(Do this): Copy out each line of the data that holds the word "with".

(Source data):
□ □ □ □ □ □ □
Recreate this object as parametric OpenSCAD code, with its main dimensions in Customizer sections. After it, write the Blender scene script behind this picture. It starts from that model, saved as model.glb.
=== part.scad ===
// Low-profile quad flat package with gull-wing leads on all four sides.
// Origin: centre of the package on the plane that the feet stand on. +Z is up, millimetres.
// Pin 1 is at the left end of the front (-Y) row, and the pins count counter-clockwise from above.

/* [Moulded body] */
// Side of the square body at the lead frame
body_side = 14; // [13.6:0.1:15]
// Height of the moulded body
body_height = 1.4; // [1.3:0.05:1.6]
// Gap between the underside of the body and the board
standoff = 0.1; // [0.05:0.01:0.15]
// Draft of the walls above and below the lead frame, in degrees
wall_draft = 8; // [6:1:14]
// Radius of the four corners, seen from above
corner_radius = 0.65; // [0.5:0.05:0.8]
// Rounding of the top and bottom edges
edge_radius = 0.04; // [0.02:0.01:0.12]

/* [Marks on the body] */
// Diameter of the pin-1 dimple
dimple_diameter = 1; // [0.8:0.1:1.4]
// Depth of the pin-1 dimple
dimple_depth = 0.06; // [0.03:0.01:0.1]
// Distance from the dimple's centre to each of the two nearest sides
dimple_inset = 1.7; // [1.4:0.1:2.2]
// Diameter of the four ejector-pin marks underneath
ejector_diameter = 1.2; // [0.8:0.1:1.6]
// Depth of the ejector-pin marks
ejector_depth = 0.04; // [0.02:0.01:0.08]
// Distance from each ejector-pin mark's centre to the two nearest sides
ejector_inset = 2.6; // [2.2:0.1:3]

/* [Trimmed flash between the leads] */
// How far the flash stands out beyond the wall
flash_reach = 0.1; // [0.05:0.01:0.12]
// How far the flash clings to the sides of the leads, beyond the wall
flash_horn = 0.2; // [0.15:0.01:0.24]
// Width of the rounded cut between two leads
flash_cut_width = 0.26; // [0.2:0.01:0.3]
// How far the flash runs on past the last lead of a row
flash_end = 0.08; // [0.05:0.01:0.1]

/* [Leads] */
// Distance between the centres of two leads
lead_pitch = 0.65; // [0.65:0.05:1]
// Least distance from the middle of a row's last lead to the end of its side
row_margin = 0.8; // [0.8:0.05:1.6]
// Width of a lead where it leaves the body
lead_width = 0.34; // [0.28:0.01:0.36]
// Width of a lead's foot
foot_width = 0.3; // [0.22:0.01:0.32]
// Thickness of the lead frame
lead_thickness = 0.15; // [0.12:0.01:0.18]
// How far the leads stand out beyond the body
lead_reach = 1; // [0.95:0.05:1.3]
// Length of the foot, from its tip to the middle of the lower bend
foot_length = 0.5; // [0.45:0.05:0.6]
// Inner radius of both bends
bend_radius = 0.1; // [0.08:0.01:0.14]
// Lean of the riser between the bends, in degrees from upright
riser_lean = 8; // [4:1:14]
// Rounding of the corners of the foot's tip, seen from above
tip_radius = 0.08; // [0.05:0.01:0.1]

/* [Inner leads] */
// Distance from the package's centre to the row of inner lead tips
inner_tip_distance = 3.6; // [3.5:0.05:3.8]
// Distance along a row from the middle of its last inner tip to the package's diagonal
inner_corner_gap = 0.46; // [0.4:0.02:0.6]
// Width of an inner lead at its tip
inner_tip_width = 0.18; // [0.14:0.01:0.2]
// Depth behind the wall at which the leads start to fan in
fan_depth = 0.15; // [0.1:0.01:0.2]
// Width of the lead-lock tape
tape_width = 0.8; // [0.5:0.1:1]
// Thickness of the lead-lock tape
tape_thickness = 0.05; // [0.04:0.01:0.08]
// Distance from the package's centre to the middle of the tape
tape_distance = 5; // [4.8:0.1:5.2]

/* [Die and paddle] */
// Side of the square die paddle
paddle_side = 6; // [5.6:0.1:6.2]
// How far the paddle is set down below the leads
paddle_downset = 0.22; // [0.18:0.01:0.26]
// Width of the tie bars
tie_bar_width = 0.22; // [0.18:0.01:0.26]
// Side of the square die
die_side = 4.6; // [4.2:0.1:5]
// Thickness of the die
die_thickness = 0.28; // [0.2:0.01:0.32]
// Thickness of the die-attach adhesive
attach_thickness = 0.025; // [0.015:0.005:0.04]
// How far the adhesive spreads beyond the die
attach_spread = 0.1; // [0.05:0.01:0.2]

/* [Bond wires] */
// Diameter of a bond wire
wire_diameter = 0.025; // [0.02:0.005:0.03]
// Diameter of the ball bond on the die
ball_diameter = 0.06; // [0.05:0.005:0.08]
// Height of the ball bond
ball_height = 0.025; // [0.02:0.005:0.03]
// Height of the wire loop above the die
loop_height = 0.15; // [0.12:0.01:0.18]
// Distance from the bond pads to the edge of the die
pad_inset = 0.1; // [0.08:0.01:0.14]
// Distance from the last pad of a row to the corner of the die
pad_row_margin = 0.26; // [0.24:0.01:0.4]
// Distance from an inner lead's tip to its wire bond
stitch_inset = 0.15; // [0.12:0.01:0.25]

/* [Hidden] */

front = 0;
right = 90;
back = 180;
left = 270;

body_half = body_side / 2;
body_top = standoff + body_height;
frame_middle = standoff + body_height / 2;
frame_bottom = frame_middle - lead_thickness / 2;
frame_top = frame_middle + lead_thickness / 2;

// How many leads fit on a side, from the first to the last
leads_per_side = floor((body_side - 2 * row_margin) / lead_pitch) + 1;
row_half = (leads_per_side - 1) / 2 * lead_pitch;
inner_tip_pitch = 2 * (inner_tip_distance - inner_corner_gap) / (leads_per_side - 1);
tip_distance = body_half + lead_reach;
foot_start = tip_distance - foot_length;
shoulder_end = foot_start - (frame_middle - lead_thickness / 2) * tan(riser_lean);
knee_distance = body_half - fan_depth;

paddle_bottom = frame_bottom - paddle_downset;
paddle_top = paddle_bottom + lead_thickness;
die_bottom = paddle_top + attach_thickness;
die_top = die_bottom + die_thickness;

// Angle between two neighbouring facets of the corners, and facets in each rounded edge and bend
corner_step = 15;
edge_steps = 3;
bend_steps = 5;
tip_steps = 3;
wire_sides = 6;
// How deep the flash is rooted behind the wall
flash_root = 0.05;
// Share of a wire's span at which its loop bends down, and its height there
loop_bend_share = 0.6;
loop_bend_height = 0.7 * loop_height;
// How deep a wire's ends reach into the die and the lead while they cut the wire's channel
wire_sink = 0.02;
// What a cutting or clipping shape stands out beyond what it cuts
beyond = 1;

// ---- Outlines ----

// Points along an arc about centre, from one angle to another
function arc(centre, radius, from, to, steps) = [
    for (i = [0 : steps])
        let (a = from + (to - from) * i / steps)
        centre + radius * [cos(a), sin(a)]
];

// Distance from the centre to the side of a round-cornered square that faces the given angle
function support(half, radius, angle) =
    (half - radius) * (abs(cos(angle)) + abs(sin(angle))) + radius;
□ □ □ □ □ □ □
(Answer to this exercise):
Recreate this object as parametric OpenSCAD code, with its main dimensions in Customizer sections. After it, write the Blender scene script behind this picture. It starts from that model, saved as model.glb.
// Low-profile quad flat package with gull-wing leads on all four sides.